The Digital Estate: How Probate Has Changed Over the Years

When I began my career as a trainee solicitor with PG McMahon Solicitors in 1994, the practice of drafting wills looked very different from today.
In fact, it was several years before I had my own computer in the office. In those early days, the legal secretaries were the privileged ones — they had the PCs. The humble trainee solicitor did not enjoy such technological luxuries. If a will or document needed to be produced, it generally passed through the capable hands of the secretarial staff.
Truth be told, I wasn't particularly keen on getting a computer at the time either. It was only through the encouragement — and perhaps a little pressure — from my master, the founder of the firm, the late Garry McMahon, that I eventually relented and got one.
Looking back now, I'm very glad he insisted.
Once I embraced the technology, I never looked back.
Estate planning at that time was also far more straightforward in terms of the types of assets involved. Wills generally dealt with the traditional assets of the era:
- The family home
- Farmland or other property
- Bank accounts
- Shares or savings certificates
- Personal belongings
There was no such thing as social media, cloud storage, cryptocurrency, or online trading platforms. The idea that a person's estate might include assets existing only online would have seemed quite extraordinary.
The emergence of the "digital estate"
Fast forward to today, and the landscape of estate administration has changed significantly.
A modern estate may now include assets such as:
- Online banking and payment accounts
- Cryptocurrency wallets
- Email accounts
- Social media profiles
- Online investment platforms
- Cloud storage containing photographs or important documents
- Subscription services and digital purchases
In many cases, families may not even realise these accounts exist.
The practical difficulty for executors
Unlike traditional assets, digital assets often lack a clear paper trail, making access dependent on passwords or two-factor authentication, which can hinder executors significantly.
For example:
- Cryptocurrency may be completely inaccessible without the private key.
- Photographs stored in the cloud could be lost permanently if no one has the login details.
- Online subscriptions may continue charging long after death if the executor is unaware of them.

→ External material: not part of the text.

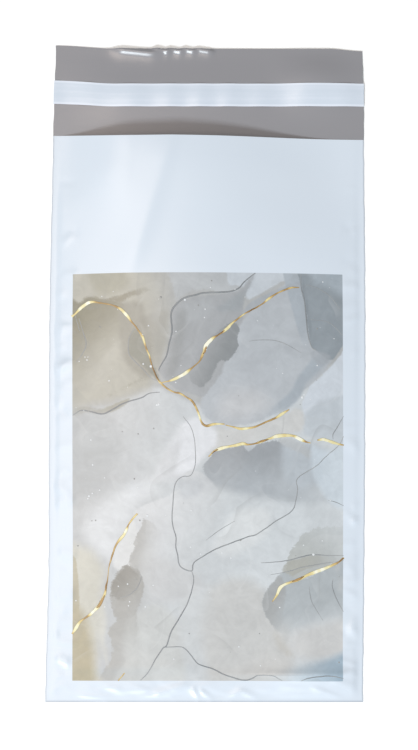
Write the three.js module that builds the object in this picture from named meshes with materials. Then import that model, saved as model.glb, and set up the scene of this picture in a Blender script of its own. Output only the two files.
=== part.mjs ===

A new consideration in estate planning
As more of our financial and personal lives move online, digital assets are becoming a very real issue in probate practice.
From a practical perspective, it is increasingly sensible for individuals to consider:
- keeping a secure record of digital accounts
- ensuring executors know where key information can be found
- leaving clear instructions regarding digital assets
How much the profession has changed
Looking back to 1994, when trainee solicitors like myself relied on the office secretaries' computers and on wills mostly concerned with physical assets, it is remarkable how much both technology and estate planning have evolved.
Yet the core purpose of a will remains exactly the same: to ensure that a person's affairs can be properly and efficiently administered after their death.
The difference today is that those affairs may now extend well beyond the traditional assets into a digital world that simply did not exist when many of us first entered practice.
A simple question worth asking: If something happened tomorrow, would your executor even know your digital assets existed?